商雅兰道:“老爷干这种事还想得到夸奖?传出去满天下骂不死老爷,我真想看看老爷脑袋里是什么样?这么损的主意也想得出,不对,是不用想。”
明白商雅兰急于赶回云兰的目的后,王仁智便立马让她留下,确实没怎么考虑,王仁智道:“你想了解有的是机会,不过现在不行,说说你这次救治伤病员的情况,有什么想法。”
商雅兰在阔巴岛等了好多天,等她登上洲瓜礁时已经有不少重伤员不幸牺牲,本来洲瓜礁储存了大量药物,但蓝色人种也有很多伤病员,封锁时间过长,一些伤员已经转为重伤。磐石军总医院来的晚了不少,商雅兰和平雨涵等人连续两天不休不眠,总算挽救不少重伤员的性命,如果再晚几天,其中一些重伤员恐怕就来不及了。
一边转送轻伤员,一边抢救重伤员,在洲瓜礁又忙碌五天之后,平雨涵不顾商雅兰的反对,把所有伤病员转至阔巴岛,毕竟洲瓜礁的条件太简陋,不利于伤病员治疗康复。王仁智有关洲瓜礁阔巴岛的相关消息都是通过转述,现在商雅兰这个亲历者就在眼前,他哪能错过这个机会,不过他更想听到的是商雅兰有什么新建议。

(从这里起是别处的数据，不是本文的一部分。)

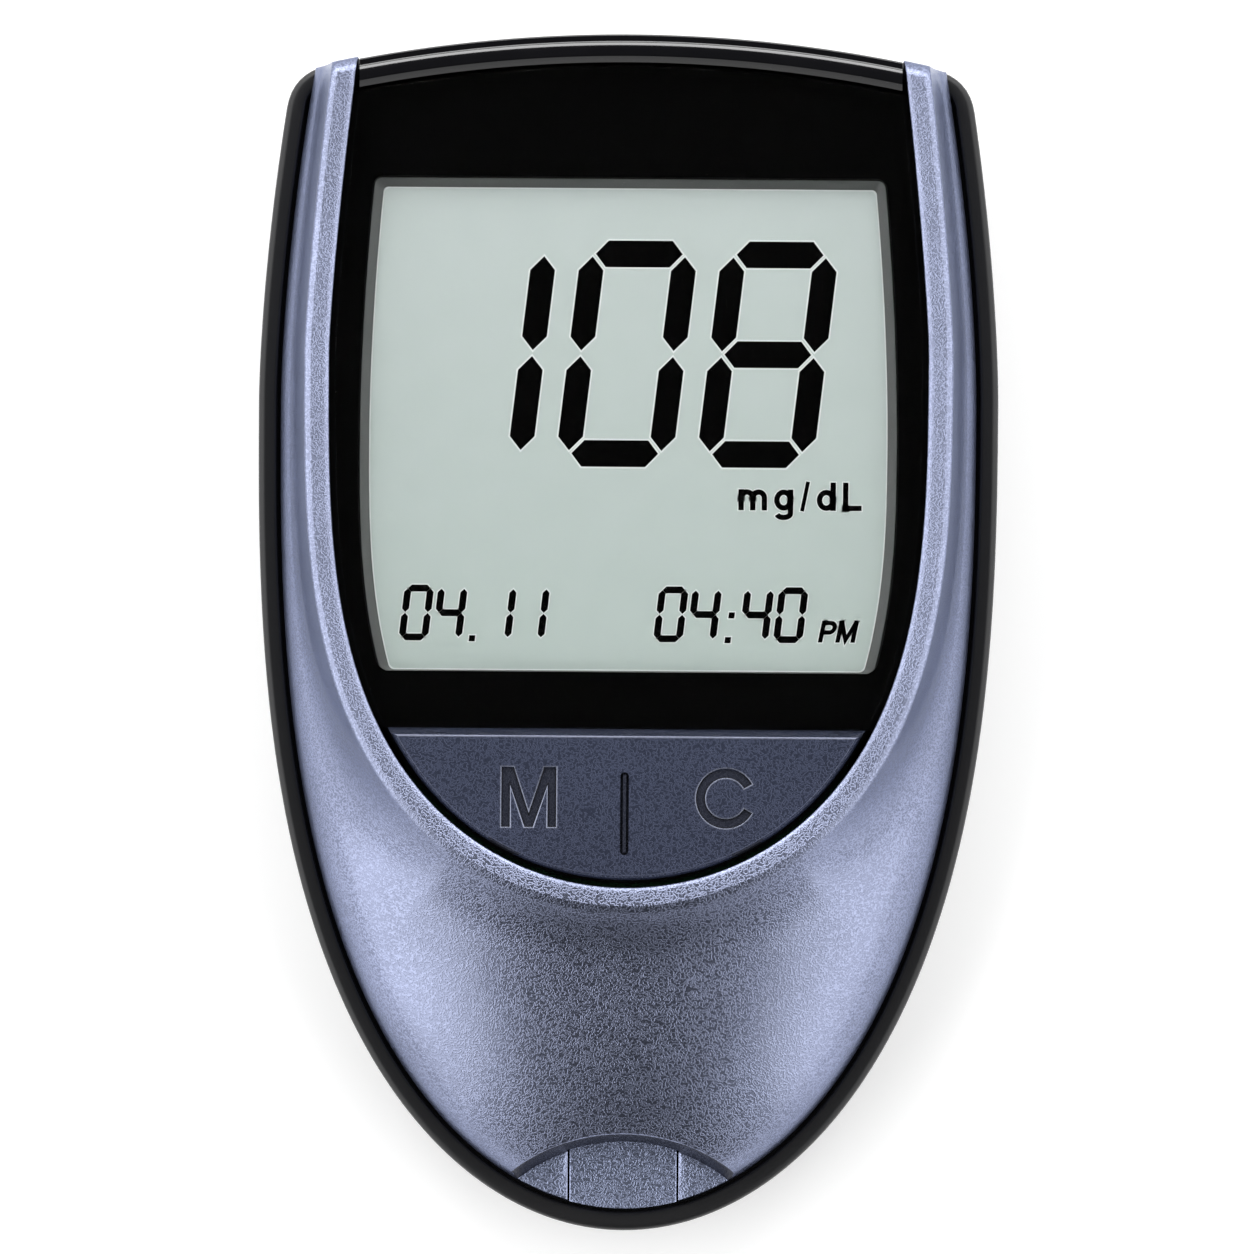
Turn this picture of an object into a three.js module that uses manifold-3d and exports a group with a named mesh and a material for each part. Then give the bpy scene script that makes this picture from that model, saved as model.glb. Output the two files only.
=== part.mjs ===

阔巴岛作为达鲁威克两岛的后方基地,医院的医疗设备很齐全,但床位却仅有三百张,满足三岛官兵都存在困难,更不要说洲瓜礁之战的三千伤病员了。平语涵在阔巴岛等候准许前往洲瓜礁之前,便与阔巴岛司令左星海协商获得一座军营接收来自洲瓜礁的伤病员,之前这座军营是左星海给援军准备。
谈及此次洲瓜礁之行,商雅兰仿佛打开了话匣子,首先详细叙述了从云兰出发到返回合山港的情况,说起来全是问题,没有一件事情能让她满意。从云兰出发就准备了一天,即使沿途行进缓慢抵达合山港还等了十几个小时,陆路交通不便海路安全掌握在日昇王国海军之手。
抵达阔巴岛后更是难受,前边洲瓜礁伤病员急需得到救治,后方却不允许出发,可以说在阔巴岛等候的那些天每天都是度日如年非常难受。最令人受不了的是在海上一举一动必须接受阔巴岛联军司令部准许,不然的话寸步难行,谈起这些商雅兰全是牢骚,她希望军方拥有自己的海空力量,不然始终受制于人。